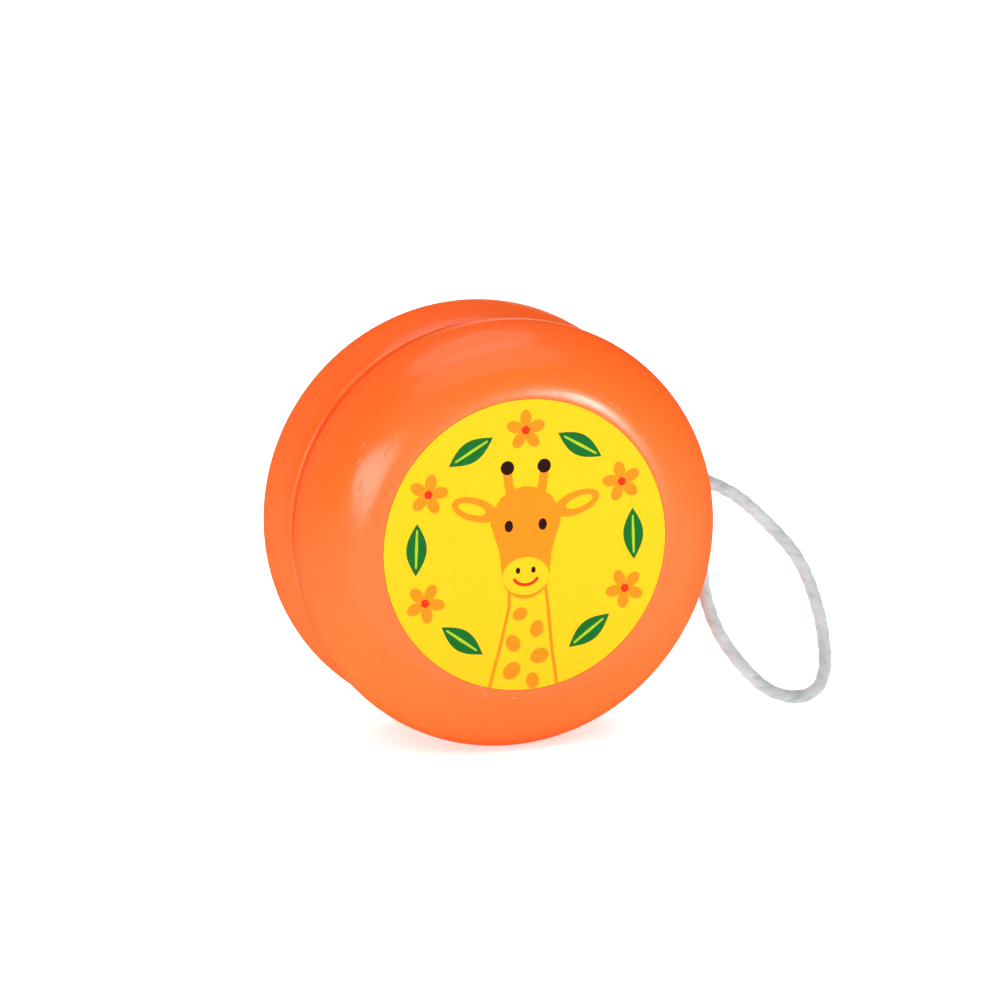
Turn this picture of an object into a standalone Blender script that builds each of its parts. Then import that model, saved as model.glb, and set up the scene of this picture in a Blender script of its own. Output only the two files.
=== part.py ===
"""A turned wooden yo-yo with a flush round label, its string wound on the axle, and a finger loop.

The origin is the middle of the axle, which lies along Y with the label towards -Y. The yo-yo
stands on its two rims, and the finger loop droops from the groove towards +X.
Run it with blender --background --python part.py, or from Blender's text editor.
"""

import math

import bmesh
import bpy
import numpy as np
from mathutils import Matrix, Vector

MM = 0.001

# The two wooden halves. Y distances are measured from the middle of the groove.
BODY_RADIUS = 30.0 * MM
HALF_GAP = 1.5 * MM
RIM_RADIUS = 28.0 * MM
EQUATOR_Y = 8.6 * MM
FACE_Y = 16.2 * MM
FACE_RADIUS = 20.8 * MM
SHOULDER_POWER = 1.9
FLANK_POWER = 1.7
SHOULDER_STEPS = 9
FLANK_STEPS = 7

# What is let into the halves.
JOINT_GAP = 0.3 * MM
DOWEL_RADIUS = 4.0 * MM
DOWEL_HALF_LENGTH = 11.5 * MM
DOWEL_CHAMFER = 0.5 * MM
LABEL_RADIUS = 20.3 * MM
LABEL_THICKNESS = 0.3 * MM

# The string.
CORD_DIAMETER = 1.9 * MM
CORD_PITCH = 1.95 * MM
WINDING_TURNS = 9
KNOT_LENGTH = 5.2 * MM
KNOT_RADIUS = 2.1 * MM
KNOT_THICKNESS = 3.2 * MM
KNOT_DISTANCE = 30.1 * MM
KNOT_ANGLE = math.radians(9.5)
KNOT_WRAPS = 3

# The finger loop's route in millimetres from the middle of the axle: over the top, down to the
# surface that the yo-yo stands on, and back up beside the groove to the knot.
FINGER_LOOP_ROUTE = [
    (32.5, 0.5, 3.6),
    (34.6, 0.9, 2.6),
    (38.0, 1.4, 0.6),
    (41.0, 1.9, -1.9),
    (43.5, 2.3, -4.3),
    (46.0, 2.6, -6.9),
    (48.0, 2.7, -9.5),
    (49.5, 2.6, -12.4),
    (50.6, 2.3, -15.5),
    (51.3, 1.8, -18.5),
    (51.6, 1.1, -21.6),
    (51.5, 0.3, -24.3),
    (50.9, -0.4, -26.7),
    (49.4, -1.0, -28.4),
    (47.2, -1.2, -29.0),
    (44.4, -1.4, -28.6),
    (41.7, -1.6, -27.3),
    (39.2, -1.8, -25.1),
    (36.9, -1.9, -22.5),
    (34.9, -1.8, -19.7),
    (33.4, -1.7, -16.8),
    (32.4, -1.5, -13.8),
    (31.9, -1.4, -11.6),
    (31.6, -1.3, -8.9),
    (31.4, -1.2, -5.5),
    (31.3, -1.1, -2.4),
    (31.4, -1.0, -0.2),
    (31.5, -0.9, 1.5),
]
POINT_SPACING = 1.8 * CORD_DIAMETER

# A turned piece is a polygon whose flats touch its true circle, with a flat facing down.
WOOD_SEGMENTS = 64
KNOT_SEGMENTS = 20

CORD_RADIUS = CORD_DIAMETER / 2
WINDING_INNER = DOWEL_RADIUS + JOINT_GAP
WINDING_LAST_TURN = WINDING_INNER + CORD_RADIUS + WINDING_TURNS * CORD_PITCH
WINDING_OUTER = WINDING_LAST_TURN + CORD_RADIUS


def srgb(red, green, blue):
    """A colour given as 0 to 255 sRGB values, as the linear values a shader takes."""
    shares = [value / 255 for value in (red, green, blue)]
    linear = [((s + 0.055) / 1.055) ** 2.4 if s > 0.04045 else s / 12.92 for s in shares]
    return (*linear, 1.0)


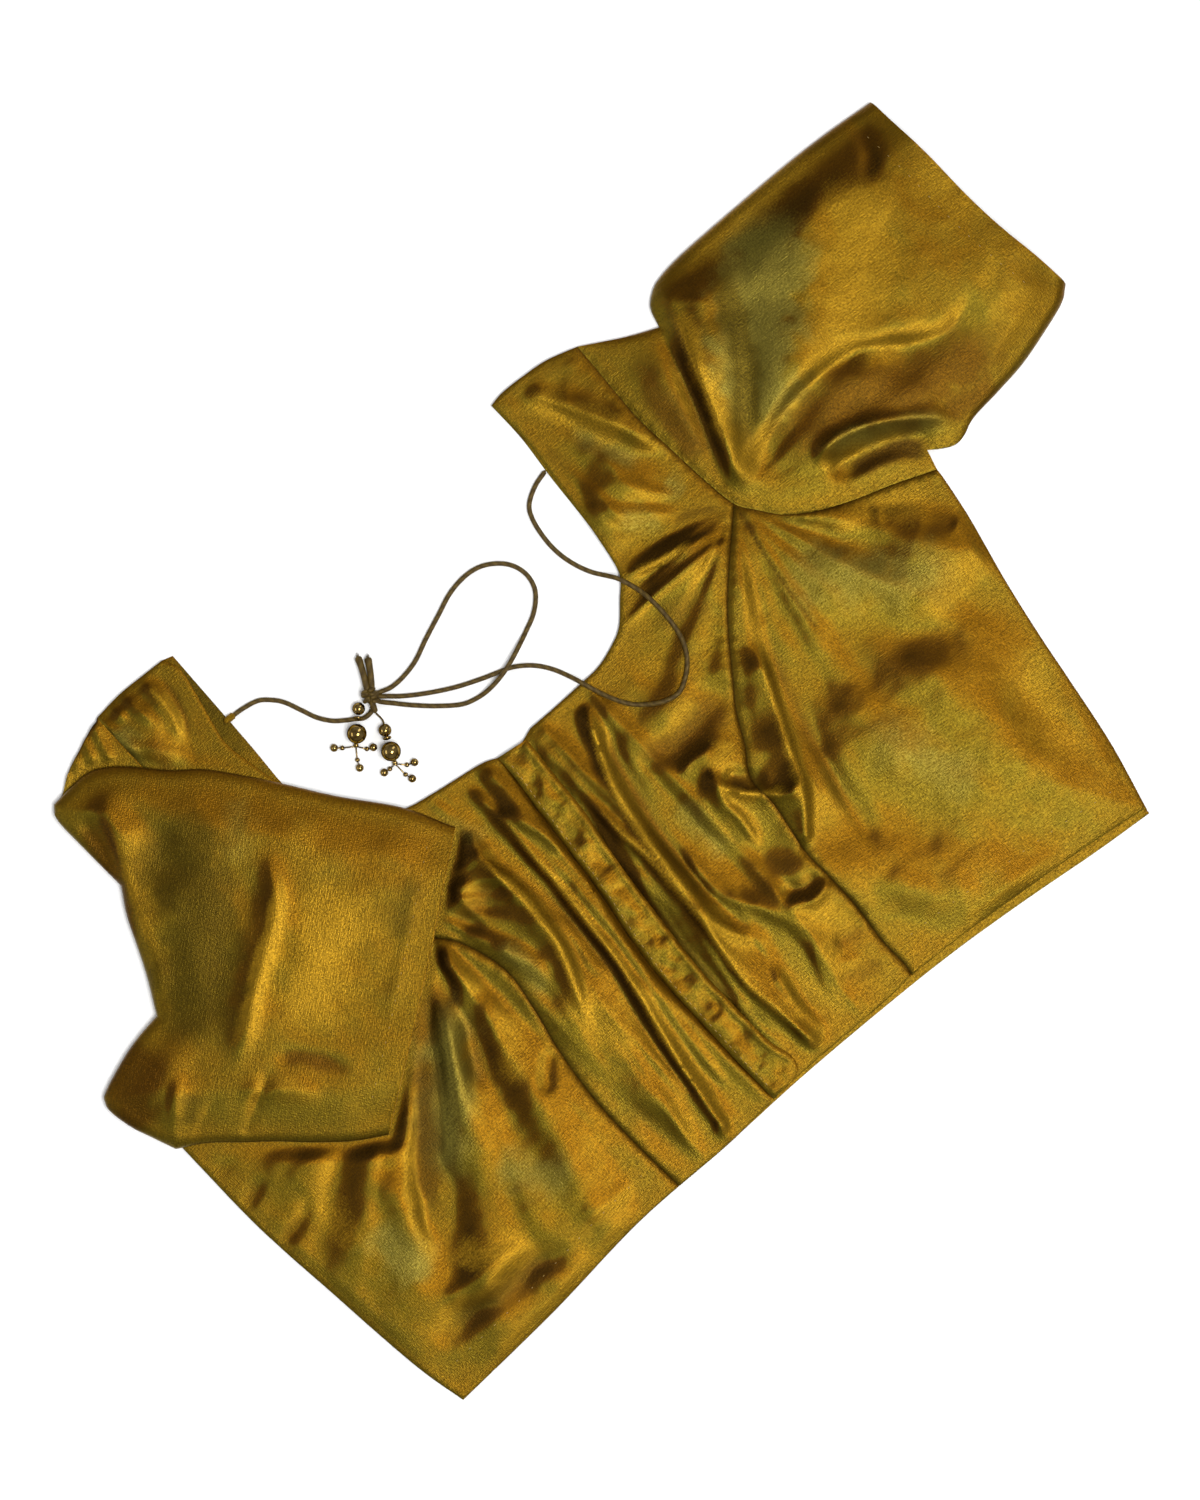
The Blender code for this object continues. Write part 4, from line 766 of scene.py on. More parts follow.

→ **Problem to solve**
Take the listing above and write it out again exactly.

→ **Full solution**
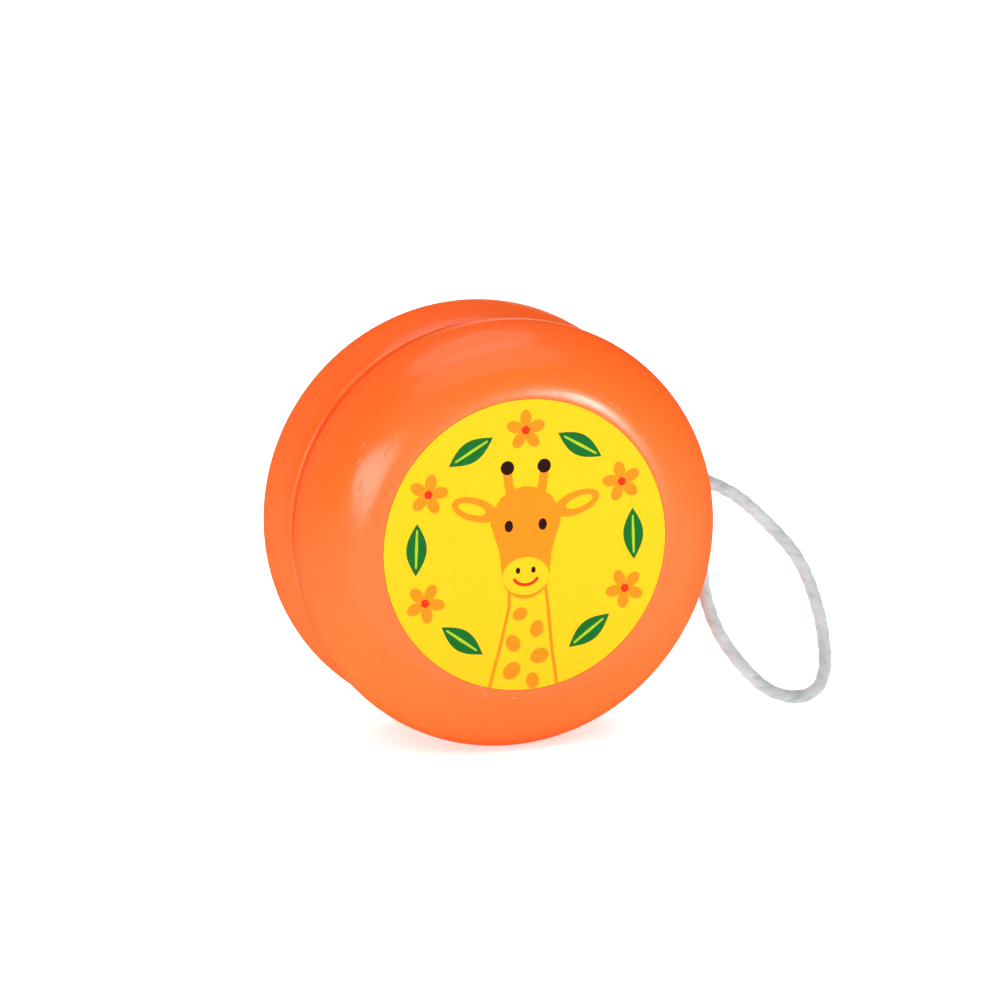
Turn this picture of an object into a standalone Blender script that builds each of its parts. Then import that model, saved as model.glb, and set up the scene of this picture in a Blender script of its own. Output only the two files.
=== part.py ===
"""A turned wooden yo-yo with a flush round label, its string wound on the axle, and a finger loop.

The origin is the middle of the axle, which lies along Y with the label towards -Y. The yo-yo
stands on its two rims, and the finger loop droops from the groove towards +X.
Run it with blender --background --python part.py, or from Blender's text editor.
"""

import math

import bmesh
import bpy
import numpy as np
from mathutils import Matrix, Vector

MM = 0.001

# The two wooden halves. Y distances are measured from the middle of the groove.
BODY_RADIUS = 30.0 * MM
HALF_GAP = 1.5 * MM
RIM_RADIUS = 28.0 * MM
EQUATOR_Y = 8.6 * MM
FACE_Y = 16.2 * MM
FACE_RADIUS = 20.8 * MM
SHOULDER_POWER = 1.9
FLANK_POWER = 1.7
SHOULDER_STEPS = 9
FLANK_STEPS = 7

# What is let into the halves.
JOINT_GAP = 0.3 * MM
DOWEL_RADIUS = 4.0 * MM
DOWEL_HALF_LENGTH = 11.5 * MM
DOWEL_CHAMFER = 0.5 * MM
LABEL_RADIUS = 20.3 * MM
LABEL_THICKNESS = 0.3 * MM

# The string.
CORD_DIAMETER = 1.9 * MM
CORD_PITCH = 1.95 * MM
WINDING_TURNS = 9
KNOT_LENGTH = 5.2 * MM
KNOT_RADIUS = 2.1 * MM
KNOT_THICKNESS = 3.2 * MM
KNOT_DISTANCE = 30.1 * MM
KNOT_ANGLE = math.radians(9.5)
KNOT_WRAPS = 3

# The finger loop's route in millimetres from the middle of the axle: over the top, down to the
# surface that the yo-yo stands on, and back up beside the groove to the knot.
FINGER_LOOP_ROUTE = [
    (32.5, 0.5, 3.6),
    (34.6, 0.9, 2.6),
    (38.0, 1.4, 0.6),
    (41.0, 1.9, -1.9),
    (43.5, 2.3, -4.3),
    (46.0, 2.6, -6.9),
    (48.0, 2.7, -9.5),
    (49.5, 2.6, -12.4),
    (50.6, 2.3, -15.5),
    (51.3, 1.8, -18.5),
    (51.6, 1.1, -21.6),
    (51.5, 0.3, -24.3),
    (50.9, -0.4, -26.7),
    (49.4, -1.0, -28.4),
    (47.2, -1.2, -29.0),
    (44.4, -1.4, -28.6),
    (41.7, -1.6, -27.3),
    (39.2, -1.8, -25.1),
    (36.9, -1.9, -22.5),
    (34.9, -1.8, -19.7),
    (33.4, -1.7, -16.8),
    (32.4, -1.5, -13.8),
    (31.9, -1.4, -11.6),
    (31.6, -1.3, -8.9),
    (31.4, -1.2, -5.5),
    (31.3, -1.1, -2.4),
    (31.4, -1.0, -0.2),
    (31.5, -0.9, 1.5),
]
POINT_SPACING = 1.8 * CORD_DIAMETER

# A turned piece is a polygon whose flats touch its true circle, with a flat facing down.
WOOD_SEGMENTS = 64
KNOT_SEGMENTS = 20

CORD_RADIUS = CORD_DIAMETER / 2
WINDING_INNER = DOWEL_RADIUS + JOINT_GAP
WINDING_LAST_TURN = WINDING_INNER + CORD_RADIUS + WINDING_TURNS * CORD_PITCH
WINDING_OUTER = WINDING_LAST_TURN + CORD_RADIUS


def srgb(red, green, blue):
    """A colour given as 0 to 255 sRGB values, as the linear values a shader takes."""
    shares = [value / 255 for value in (red, green, blue)]
    linear = [((s + 0.055) / 1.055) ** 2.4 if s > 0.04045 else s / 12.92 for s in shares]
    return (*linear, 1.0)


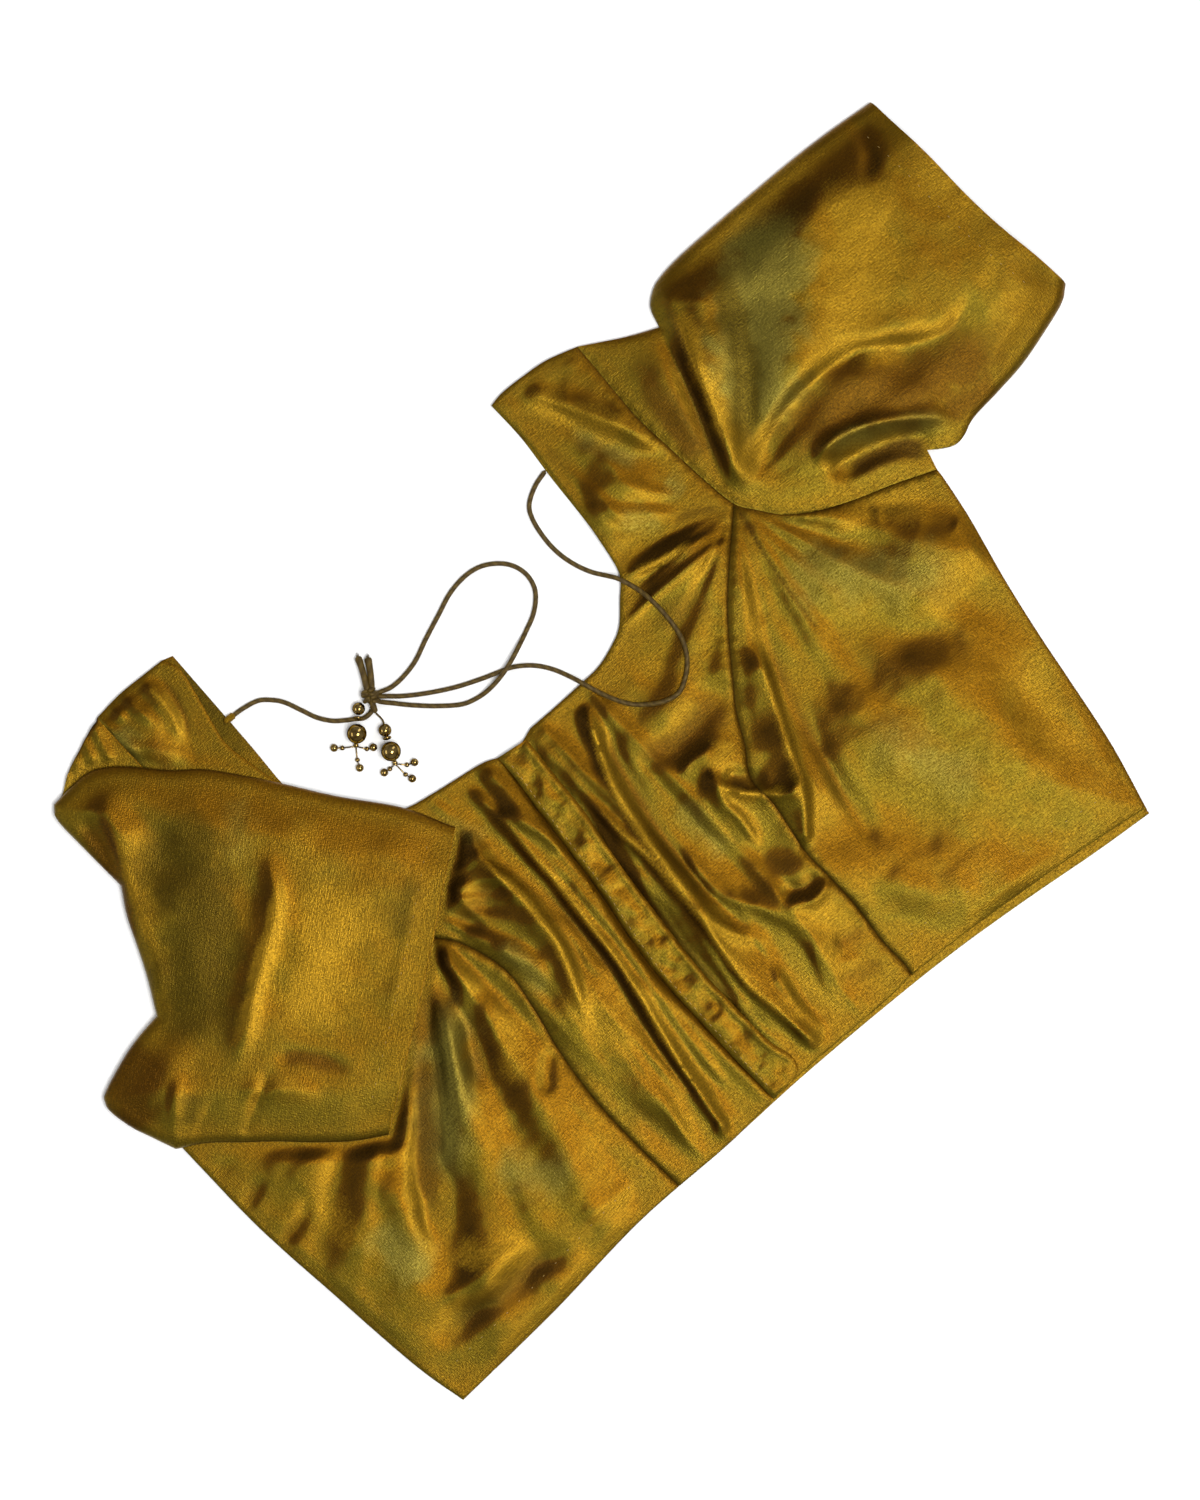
The Blender code for this object continues. Write part 4, from line 766 of scene.py on. More parts follow.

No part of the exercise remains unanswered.